Let's verify this pattern with more examples:

• \(\mathrm{n = 8: 8 \times 9 = 72}\), and \(\mathrm{72 \div 4 = 18}\) ✓
• \(\mathrm{n = 11: 11 \times 12 = 132}\), and \(\mathrm{132 \div 4 = 33}\) ✓
• \(\mathrm{n = 12: 12 \times 13 = 156}\), and \(\mathrm{156 \div 4 = 39}\) ✓
• \(\mathrm{n = 15: 15 \times 16 = 240}\), and \(\mathrm{240 \div 4 = 60}\) ✓

And checking the cases that shouldn't work:

• \(\mathrm{n = 9: 9 \times 10 = 90}\), and \(\mathrm{90 \div 4 = 22.5}\) ✗
• \(\mathrm{n = 10: 10 \times 11 = 110}\), and \(\mathrm{110 \div 4 = 27.5}\) ✗

Our pattern holds!

4. Count favorable outcomes and calculate probability

Now we need to count how many integers from 1 to 100 fall into our favorable cases.

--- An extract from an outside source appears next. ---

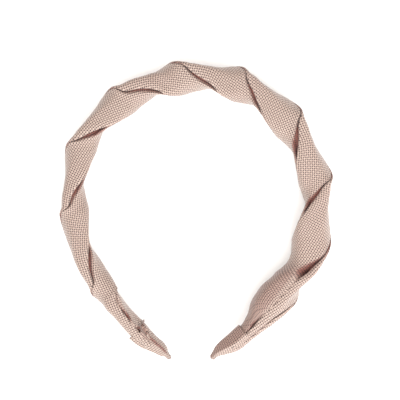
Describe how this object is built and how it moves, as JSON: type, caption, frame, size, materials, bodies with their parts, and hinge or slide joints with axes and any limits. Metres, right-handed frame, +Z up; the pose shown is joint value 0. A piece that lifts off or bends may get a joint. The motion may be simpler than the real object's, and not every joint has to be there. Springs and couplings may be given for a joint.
{
  "type": "twisted headband",
  "caption": "U-shaped alice headband: a springy core inside padded woven-cloth strands twisted round each other, with leaf-shaped cloth end caps.",
  "frame": {"origin": "on the surface that the band lies on, under the middle of its outline", "axes": "the band lies on its side: +Y points from the open mouth to the crown, +X runs across the mouth towards the right arm, +Z goes up through the band's width"},
  "size_m": [0.1432, 0.1532, 0.0187],
  "materials": {
    "core_plastic": "satin moulded plastic",
    "sponge": "soft open-cell sponge",
    "strand_cloth": "coarse plain weave with a soft rose-gold lustre",
    "wadding": "loose polyester wadding",
    "cap_cloth": "coarse plain weave, folded and pinched",
    "glue": "set hot-melt glue, translucent",
    "thread": "spun sewing thread"
  },
  "bodies": {
    "root": {"core_band": "core_plastic", "core_sponge": "sponge", "strand_a_cloth": "strand_cloth", "strand_b_cloth": "strand_cloth", "strand_a_wadding": "wadding", "strand_b_wadding": "wadding", "end_cap_left": "cap_cloth", "end_cap_right": "cap_cloth", "tip_glue_left": "glue", "tip_glue_right": "glue", "binding_thread_left": "thread", "binding_thread_right": "thread"}
  },
  "joints": []
}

Case 1: \(\mathrm{n \equiv 0 \pmod{4}}\)
These are: 4, 8, 12, 16, ..., 100
This is an arithmetic sequence with first term 4, common difference 4, and last term 100.
Number of terms = \(\mathrm{\frac{(100 - 4)}{4} + 1 = \frac{96}{4} + 1 = 24 + 1 = 25}\)

Case 2: \(\mathrm{n \equiv 3 \pmod{4}}\)
These are: 3, 7, 11, 15, ..., 99
This is an arithmetic sequence with first term 3, common difference 4, and last term 99.
Number of terms = \(\mathrm{\frac{(99 - 3)}{4} + 1 = \frac{96}{4} + 1 = 24 + 1 = 25}\)

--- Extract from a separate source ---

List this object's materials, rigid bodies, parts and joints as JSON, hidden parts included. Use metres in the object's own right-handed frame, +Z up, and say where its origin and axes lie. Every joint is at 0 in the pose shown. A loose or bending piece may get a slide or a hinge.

Total favorable outcomes: 25 + 25 = 50
Total possible outcomes: 100
Probability: \(\mathrm{\frac{50}{100} = \frac{1}{2}}\)

Process Skill: SIMPLIFY - Reducing the fraction to its simplest form

Final Answer

The probability that \(\mathrm{n(n+1)}\) will be divisible by 4 is \(\mathrm{\frac{1}{2}}\).

This matches answer choice C.

To verify our logic: exactly half of all integers from 1 to 100 will produce products divisible by 4 when multiplied by their successor. This makes intuitive sense because the favorable cases (remainders 0 and 3 when divided by 4) represent exactly 2 out of every 4 consecutive integers.

Common Faltering Points

Errors while devising the approach

1. Misunderstanding what "divisible by 4" means for products
Students often think that if either n or (n+1) is divisible by 4, then their product is divisible by 4. This leads them to only look for multiples of 4, missing the crucial insight that we need at least two factors of 2 in the product. They fail to recognize that when \(\mathrm{n \equiv 3 \pmod{4}}\), then \(\mathrm{n+1 \equiv 0 \pmod{4}}\), making the product divisible by 4.

2. Attempting to check every case individually instead of finding a pattern
Rather than systematically analyzing the four possible remainders when n is divided by 4, students may try to check each number from 1 to 100 individually. This approach is time-consuming and prone to computational errors, especially under test conditions where time management is crucial.

3. Overlooking the consecutive integer property
Students may forget that n and (n+1) are consecutive integers, which guarantees that exactly one of them is even. This fundamental property is key to understanding why only certain remainders work, and missing it leads to incorrect analysis of when the product has sufficient factors of 2.

Errors while executing the approach

1. Incorrectly counting arithmetic sequences
When counting integers of the form 4k and 4k+3 from 1 to 100, students often make mistakes in the arithmetic sequence formula. Common errors include forgetting to add 1 when using the formula (last term - first term)/common difference, or miscalculating the last term in each sequence (using 96 instead of 99 for the sequence 3, 7, 11, ...).

2. Computational errors when checking the pattern
During verification, students may make simple multiplication or division errors. For example, when checking if \(\mathrm{7 \times 8 = 56}\) is divisible by 4, they might incorrectly calculate \(\mathrm{56 \div 4 = 13}\) instead of 14, leading them to doubt their pattern and potentially abandon the correct approach.

3. Mixing up the modular arithmetic cases
Students may correctly identify that they need to check remainders 0, 1, 2, and 3, but then incorrectly determine which cases work. They might conclude that remainders 1 and 2 are favorable instead of 0 and 3, especially if they make errors in their test calculations.

Errors while selecting the answer

No likely faltering points - Once students correctly count 50 favorable outcomes out of 100 total outcomes, the probability calculation \(\mathrm{\frac{50}{100} = \frac{1}{2}}\) is straightforward, and \(\mathrm{\frac{1}{2}}\) directly matches answer choice C without requiring further manipulation.